A lo largo de las semanas anteriores, hemos ido viendo cómo la situación de Jesús fue empeorando en el seno de su pueblo. No es que semejante destino resultara novedoso. A decir verdad, cualquiera que conozca la peripecia previa de profetas como Amós o Jeremías sabe sobradamente que aquel que proclama en público la Verdad se ve sometido a un riesgo no pequeño. Sin embargo, en el caso de Jesús, la apuesta era mucho mayor. Jesús no sólo llamaba a convertirse a todos independientemente de su inclinación política (Lucas 13: 1 ss), no sólo señalaba que Dios no iba a hacer concesión alguna porque alguien perteneciera al pueblo judío (Lucas 4: 1 ss), no sólo dejaba de manifiesto que nadie podía salvarse por sus medios porque todos somos como una oveja perdida, una moneda perdida o un hijo tontorrón perdido (Lucas 15). Para colmo, indicaba que la salvación pasaba por él y no por el nacionalismo espiritual, por las autoridades del templo o por prácticas, ceremonias y ofrendas dinerarias. Con su predicación y sus acciones, Jesús no sólo mostraba la Verdad. Además enseñaba hasta qué punto la dirección espiritual de Israel no sólo no era buena sino que encaminaba a la perdición a una nación que rezumaba nacionalismo, sentimiento de superioridad y ceguera espiritual. Jesús colocaba a sus contemporáneos en una disyuntiva: la de aceptar lo que decía o la rechazarle y ese rechazo tendría las peores manifestaciones. En ese sentido, como en tantas otras ocasiones a lo largo de la Historia, descubrir la Verdad implicaba consecuencias pésimas para los que vivían de la mentira. Es conocida la anécdota de cómo el emperador Carlos V preguntó a Erasmo de Rotterdam lo que pensaba de Lutero. Erasmo le respondió que, sin duda, Lutero tenía razón, pero que había cometido dos errores: enfrentarse con la tiara de los obispos y con la panza de los frailes. En otras palabras, la predicación de la salvación por la sola fe y la sola gracia de Lutero se correspondía totalmente con la Verdad – el propio Erasmo había escrito al respecto años antes – pero no se había percatado de hasta qué punto al predicar lo mismo que aparecía en la Biblia convertía en inútil el poder episcopal e impedía que las órdenes religiosas llenaran sus arcas. ¡¡Ahí estaban sus dos grandes errores!!

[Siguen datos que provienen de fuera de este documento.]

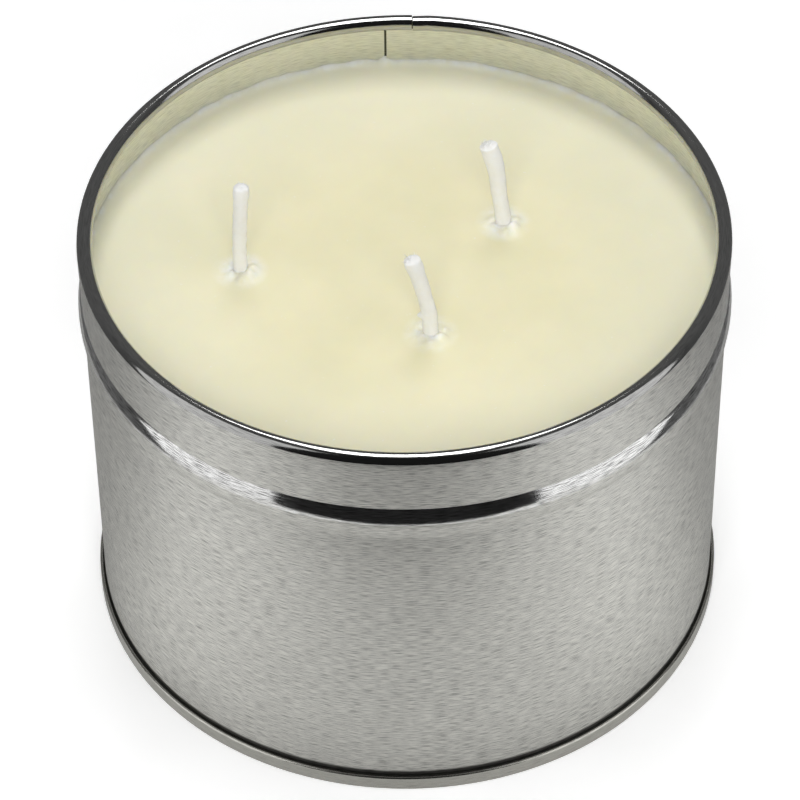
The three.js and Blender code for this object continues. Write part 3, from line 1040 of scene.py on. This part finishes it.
def wick_sustainer(side, plate):
    """A pressed disc whose collar is crimped flat on two sides, to grip the wick."""
    low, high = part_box(f"{side}_wick_sustainer")
    half = SUSTAINER_PLATE / 2
    collar = COLLAR_BORE + half
    outer = (high[0] - low[0]) / 2
    section = [
        *spaced((outer - 0.01 * MM, low[2] + half), (collar + SUSTAINER_FILLET, low[2] + half), 16),
        *arc(collar + SUSTAINER_FILLET, low[2] + half + SUSTAINER_FILLET, SUSTAINER_FILLET, 270, 180, 10),
        *spaced((collar, low[2] + half + 1.2 * SUSTAINER_FILLET), (collar, high[2]), 16),
        (collar, high[2]),
    ]

    def crimp(angle, r, z):
        if r > 2 * collar:
            return 0.0, 0.0
        middle = (low[2] + high[2]) / 2 + 0.8 * MM
        pinched = math.exp(-(((z - middle) / (1.3 * MM)) ** 2))
        return -CRIMP * pinched * abs(math.cos(radians(angle))) ** 6, 0.0

    bm = sheet_mesh(section, np.arange(0, 360, 5.0), wrap=True, ripple=crimp, thickness=SUSTAINER_PLATE)
    bmesh.ops.translate(bm, verts=bm.verts, vec=(*WICK_PLACES[side], 0))
    made = object_of(f"{side}_wick_clip", bm, plate)
    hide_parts(f"{side}_wick_sustainer")
    return made


def wick_sticker(side, foam):
    low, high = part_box(f"{side}_wick_sticker")
    radius, corner = (high[0] - low[0]) / 2, 0.18 * MM
    top = arc(radius - corner, high[2] - corner, corner, 0, 90, 5)
    bottom = arc(radius - corner, low[2] + corner, corner, -90, 0, 5)
    flat = [r * MM for r in (1, 3, 5, 7)]
    outline = [
        (0, low[2]),
        *[(r, low[2]) for r in flat],
        *bottom,
        *top,
        *[(r, high[2]) for r in flat[::-1]],
        (0, high[2]),
    ]
    bm = turned_mesh(outline, 96, WICK_PLACES[side])
    made = object_of(f"{side}_wick_pad", bm, foam)
    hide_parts(f"{side}_wick_sticker")
    return made


# ---------------------------------------------------------------- lights, floor, camera

AIM = Vector((-1.0, 0, 38.6)) * MM
CAMERA_ELEVATION = 45.43
CAMERA_DISTANCE = 0.695
CAMERA_ROLL = 0.6
LENS_MM = 181.9


def camera():
    data = bpy.data.cameras.new("camera")
    data.lens = LENS_MM
    data.sensor_width = 36
    data.clip_start = 0.05
    data.clip_end = 20
    made = bpy.data.objects.new("camera", data)
    bpy.context.scene.collection.objects.link(made)
    tilt = radians(CAMERA_ELEVATION)
    away = Vector((0, -math.cos(tilt), math.sin(tilt)))
    look = (-away).to_track_quat("-Z", "Y")
    roll = Quaternion(-away, radians(CAMERA_ROLL))
    made.matrix_world = Matrix.LocRotScale(AIM + away * CAMERA_DISTANCE, roll @ look, None)
    bpy.context.scene.camera = made


def softbox(name, azimuth, elevation, distance, width, height, glow):
    """A rectangular light. azimuth is from the front towards +X, and glow is its radiance."""
    data = bpy.data.lights.new(name, "AREA")
    data.shape = "RECTANGLE"
    data.size, data.size_y = width, height
    data.energy = glow * math.pi * width * height
    made = bpy.data.objects.new(name, data)
    bpy.context.scene.collection.objects.link(made)
    a, e = radians(azimuth), radians(elevation)
    towards = Vector((math.sin(a) * math.cos(e), -math.cos(a) * math.cos(e), math.sin(e)))
    made.location = AIM + towards * distance
    made.rotation_euler = (-towards).to_track_quat("-Z", "Y").to_euler()
    made.visible_camera = False
    return made


def plane(name, low, high, z, finish):
    bm = bmesh.new()
    corners = [(low[0], low[1]), (high[0], low[1]), (high[0], high[1]), (low[0], high[1])]
    bm.faces.new([bm.verts.new((x, y, z)) for x, y in corners])
    made = object_of(name, bm, finish)
    if made.data.polygons[0].normal.z < 0:
        made.data.flip_normals()
    return made


def room():
    """Dark in front of the tin, where the camera is, and dim behind it."""
    world = bpy.data.worlds.new("room")
    world.use_nodes = True
    tree = world.node_tree
    towards = add(tree, "ShaderNodeTexCoord").outputs["Generated"]
    back = add(tree, "ShaderNodeSeparateXYZ", {0: towards}).outputs[1]
    glow = span(tree, back, -0.4, 0.4, 0.015, 0.13)
    tree.links.new(glow, tree.nodes["Background"].inputs["Strength"])
    tree.nodes["Background"].inputs["Color"].default_value = (1, 1, 1, 1)
    return world


def table_material():
    """Painted shade: greyest in front of the tin and beside it, and darker close to it, where the tin
    shades it.
    """
    made, tree, shader = material("shaded_table")
    place = add(tree, "ShaderNodeTexCoord").outputs["Object"]
    parts = add(tree, "ShaderNodeSeparateXYZ", {0: place})
    front = maths(tree, "MULTIPLY", parts.outputs[1], -1.0)
    turn = maths(tree, "ARCTAN2", maths(tree, "ABSOLUTE", parts.outputs[0]), front)
    out = add(tree, "ShaderNodeVectorMath", {0: place}, operation="LENGTH").outputs[1]
    shade = span(tree, turn, radians(5), radians(50), 0.6, 0.69)
    shade = maths(tree, "MULTIPLY", shade, span(tree, turn, radians(62), radians(90), 1.0, 0.45))
    near = span(tree, out, TIN_RADIUS, TIN_RADIUS + 14 * MM, 0.78, 1.0)
    shade = maths(tree, "MULTIPLY", shade, near)
    tree.links.new(tinted(tree, (1, 1, 0.98), shade), shader.inputs["Base Color"])
    shader.inputs["Roughness"].default_value = 0.8
    return made


def studio():
    white = dull_material("white_paper", (0.95, 0.95, 0.95), 0.9, 200 * MM)
    shader = white.node_tree.nodes["Principled BSDF"]
    shader.inputs["Emission Color"].default_value = (1, 1, 1, 1)
    shader.inputs["Emission Strength"].default_value = 0.36
    floor = plane("floor", (-3, -3), (3, 3), -0.1 * MM, white)
    floor.visible_glossy = False
    floor.visible_shadow = False
    table = plane("table_top", (-0.12, -0.127), (0.12, 0.25), -0.2 * MM, table_material())
    table.visible_camera = False
    table.visible_diffuse = False
    softbox("left_softbox", -63, 12, 0.7, 0.64, 1.55, 0.84)
    softbox("right_softbox", 63, 12, 0.7, 0.64, 1.55, 0.92)
    softbox("overhead_softbox", 180, 74, 0.65, 0.22, 0.4, 6.2)
    fill = softbox("front_fill", 0, 40, 0.9, 0.5, 0.4, 6.1)
    fill.visible_glossy = False
    bpy.context.scene.world = room()
    bpy.context.scene.view_settings.view_transform = "Standard"


# ---------------------------------------------------------------- assembly


def main():
    camera()
    studio()
    # The satin plate carries painted shade in the crevice just above the base seam
    gap_z = SEAM_HEIGHT + 0.35 * MM
    finishes = {
        "satin": tinplate("satin_tinplate", (0.87, 0.865, 0.825), 0.48, 0.0, 1.0, 0.011 * MM, gap_z),
        # The inside's tinplate is yellower than the outside's as a painted reflection of the cream wax
        "inner": tinplate("inner_tinplate", (0.84, 0.845, 0.77), 0.42, 0.0, 0.4, 0.004 * MM),
        "curled": tinplate("curled_tinplate", (0.5, 0.5, 0.49), 0.1, 0.0, 0.5, 0.004 * MM),
        "rubbed": tinplate("rubbed_tinplate", (0.95, 0.95, 0.94), 0.1, 0.0, 1.6, 0.006 * MM),
        "shadowed": tinplate("shadowed_tinplate", (0.13, 0.13, 0.11), 0.6, 0.0, 1.0, 0.01 * MM),
    }
    rolled = tinplate("rolled_tinplate", (0.7, 0.69, 0.64), 0.22, 0.2, 0.5, 0.005 * MM)
    compound = dull_material("sealing_compound", (0.2, 0.22, 0.2), 0.6, 1.5 * MM)
    foam = dull_material("foam_pad", (0.86, 0.86, 0.82), 0.9, 0.6 * MM)
    clip = tinplate("clip_tinplate", (0.7, 0.7, 0.69), 0.3, 0.3, 0.6, 0.005 * MM)
    cotton = cotton_material()
    pieces = [
        tin_body(finishes),
        base_end(rolled),
        base_sealant(compound),
        wax_pour(wax_material()),
    ]
    for side in WICKS:
        pieces += [braided_wick(side, cotton), wick_sustainer(side, clip), wick_sticker(side, foam)]
    for piece in pieces:
        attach(piece, BODY)


main()
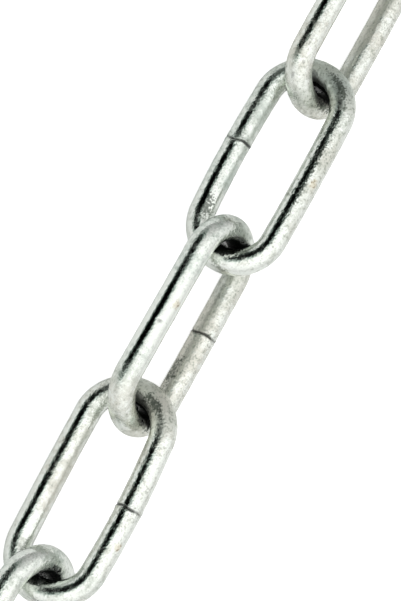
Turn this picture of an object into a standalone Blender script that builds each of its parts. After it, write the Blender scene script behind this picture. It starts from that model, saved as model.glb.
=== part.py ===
"""One metre of welded steel chain, long link, lying straight on a level floor.

Metres, +Z up. +X runs along the chain, and the origin is on the floor under its middle.
Each link is one bent and welded wire. Neighbours lean to opposite sides, so that each link
rests on the floor along one leg, and its bow is threaded through the next link's bow.
"""

from math import cos, pi, radians, sin

import bmesh
import bpy
from mathutils import Euler, Vector

# Driving sizes of the chain
WIRE_DIAMETER = 0.006
INSIDE_LENGTH = 0.042
INSIDE_WIDTH = 0.012
LINK_COUNT = 24
CHAIN_LENGTH = 1.0

# How far the links lean, in turn along the chain, in degrees from lying flat
LEANS = (33, 33, 37, 32, 31, 34, 33, 35)

# Facets: the section is turned so that one of its sides faces straight down in each link
SECTION_SIDES = 12
BOW_STEPS = 8
SHARP_ANGLE = radians(40)

# Sizes that follow
WIRE_RADIUS = WIRE_DIAMETER / 2
BOW_RADIUS = (INSIDE_WIDTH + WIRE_DIAMETER) / 2
LINK_LENGTH = INSIDE_LENGTH + 2 * WIRE_DIAMETER
LEG_LENGTH = INSIDE_LENGTH - INSIDE_WIDTH
SPACING = (CHAIN_LENGTH - LINK_LENGTH) / (LINK_COUNT - 1)

ZINC_COLOUR = (0.60, 0.61, 0.59, 1.0)
ZINC_ROUGHNESS = 0.32
ZINC_METALLIC = 1.0


def clear_scene():
    for item in list(bpy.data.objects):
        bpy.data.objects.remove(item, do_unlink=True)


def zinc_plated_steel():
    material = bpy.data.materials.new("zinc_plated_steel")
    material.use_nodes = True
    shader = material.node_tree.nodes["Principled BSDF"]
    shader.inputs["Base Color"].default_value = ZINC_COLOUR
    shader.inputs["Roughness"].default_value = ZINC_ROUGHNESS
    shader.inputs["Metallic"].default_value = ZINC_METALLIC
    return material


def bow_turns(middle):
    """Angles of a bow's mitred corners, spread evenly about its middle direction."""
    step = pi / BOW_STEPS
    return [middle + step * (i - (BOW_STEPS - 1) / 2) for i in range(BOW_STEPS)]


def section_ring(centre_x, turn, lean):
    """One mitred section of the wire, at a corner of the bow about (centre_x, 0, 0)."""
    mitre = 1 / cos(pi / BOW_STEPS / 2)
    side_angle = 2 * pi / SECTION_SIDES
    corner_radius = WIRE_RADIUS / cos(pi / SECTION_SIDES)
    outwards = Vector((cos(turn), sin(turn), 0))
    middle = Vector((centre_x, 0, 0)) + outwards * BOW_RADIUS * mitre
    ring = []
    for side in range(SECTION_SIDES):
        angle = side_angle * (side + 0.5) + lean % side_angle
        across = outwards * corner_radius * cos(angle) * mitre
        upwards = Vector((0, 0, corner_radius * sin(angle)))
        ring.append(middle + across + upwards)
    return ring


def link_mesh(lean, material):
    """A closed link in its own plane. Its first bow is centred on the origin."""
    rings = [section_ring(LEG_LENGTH, turn, lean) for turn in bow_turns(0)]
    rings += [section_ring(0, turn, lean) for turn in bow_turns(pi)]

    shape = bmesh.new()
    loops = [[shape.verts.new(point) for point in ring] for ring in rings]
    for i, here in enumerate(loops):
        ahead = loops[(i + 1) % len(loops)]
        for side in range(SECTION_SIDES):
            turn = (side + 1) % SECTION_SIDES
            shape.faces.new((here[side], ahead[side], ahead[turn], here[turn]))
    bmesh.ops.recalc_face_normals(shape, faces=shape.faces)

    mesh = bpy.data.meshes.new("link")
    shape.to_mesh(mesh)
    shape.free()
    mesh.materials.append(material)
    mesh.shade_smooth()
    mesh.set_sharp_from_angle(angle=SHARP_ANGLE)
    return mesh


def place_link(number, material):
    """A link's object origin is its first bow's centre, which it swings about."""
    lean = radians(LEANS[(number - 1) % len(LEANS)])
    link = bpy.data.objects.new(f"link_{number:02d}", link_mesh(lean, material))
    centre_x = (number - (LINK_COUNT + 1) / 2) * SPACING
    axis_height = WIRE_RADIUS + BOW_RADIUS * sin(lean)
    side = 1 if number % 2 else -1
    link.location = (centre_x - LEG_LENGTH / 2, 0, axis_height)
    link.rotation_euler = Euler((side * lean, 0, 0))
    bpy.context.scene.collection.objects.link(link)


def main():
    clear_scene()
    material = zinc_plated_steel()
    for number in range(1, LINK_COUNT + 1):
        place_link(number, material)


main()
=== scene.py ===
"""Looks of one metre of welded steel chain, long link, lying straight on a pale floor.

Metres, +Z up, in the frame of the solids, unless a comment says otherwise. +X runs along the chain.
Each link is round wire again here, with its weld, its small bends and its zinc skin.
"""

from math import asin, cos, exp, pi, radians, sin
from random import Random

import bpy
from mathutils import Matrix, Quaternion, Vector, kdtree, noise


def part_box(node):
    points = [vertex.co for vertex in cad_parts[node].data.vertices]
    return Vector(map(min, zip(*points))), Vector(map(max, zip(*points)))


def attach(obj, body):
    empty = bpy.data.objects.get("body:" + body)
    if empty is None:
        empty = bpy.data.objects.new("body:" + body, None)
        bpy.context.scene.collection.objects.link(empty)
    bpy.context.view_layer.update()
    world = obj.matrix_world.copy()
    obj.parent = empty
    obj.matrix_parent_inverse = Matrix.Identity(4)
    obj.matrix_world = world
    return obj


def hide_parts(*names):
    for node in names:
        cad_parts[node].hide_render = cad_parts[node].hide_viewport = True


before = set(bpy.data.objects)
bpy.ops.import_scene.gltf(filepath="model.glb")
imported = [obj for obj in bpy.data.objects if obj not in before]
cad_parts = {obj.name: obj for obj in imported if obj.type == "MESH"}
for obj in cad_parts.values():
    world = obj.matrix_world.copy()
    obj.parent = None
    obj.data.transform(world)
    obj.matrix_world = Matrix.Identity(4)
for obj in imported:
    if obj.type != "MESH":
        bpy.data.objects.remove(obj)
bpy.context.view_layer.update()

MM = 0.001

# Driving sizes of the chain
WIRE_DIAMETER = 6 * MM
INSIDE_LENGTH = 42 * MM
INSIDE_WIDTH = 12 * MM
LINK_COUNT = len(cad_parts)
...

Por razones semejantes, en la cercanía de la Pascua (22: 1), tanto el clero del templo como los escribas decidieron que había que matar a Jesús (22: 2), temerosos de que el pueblo – el que lo había aclamado al entrar en Jerusalén – lo siguiera. La situación vino facilitada porque Judas Iscariote, uno de los doce, se puso en contacto con ellos para entregarlo (22: 3). Que le ofrecieron dinero es obvio (22: 5), pero no da la sensación de que la cuestión económica fuera esencial en la traición de Judas. De hecho, Lucas – como Juan – ven detrás de esa acción un impulso diabólico. Quizá no habría que ver en esa afirmación una especie de endemoniamiento sino más bien el hecho de que Judas creía en un mesías como aquel en el que había creído Pedro en Cesarea de Filipo, un mesías que no podía ni debía morir, ni ser rechazado por las autoridades religiosas (Mateo 16: 21-28). Esa visión mesiánica era satánica – como Jesús le había dicho a Pedro – y, muy posiblemente, fue la que iría abriendo un abismo entre Jesús y Judas. La desilusión, el desengaño, la frustración provocan reacciones malignas y airadas y, muy posiblemente, fue lo que sucedió con Judas. Jesús lo había defraudado. Deshacerse de él parecía natural. Si además le sacaba un beneficio económico por magro que fuera…
Los dirigentes religiosos se alegraron al recibir la visita de Judas y llegaron a un acuerdo (22: 5). Ya sólo era cuestión de encontrar el momento adecuado (22: 6).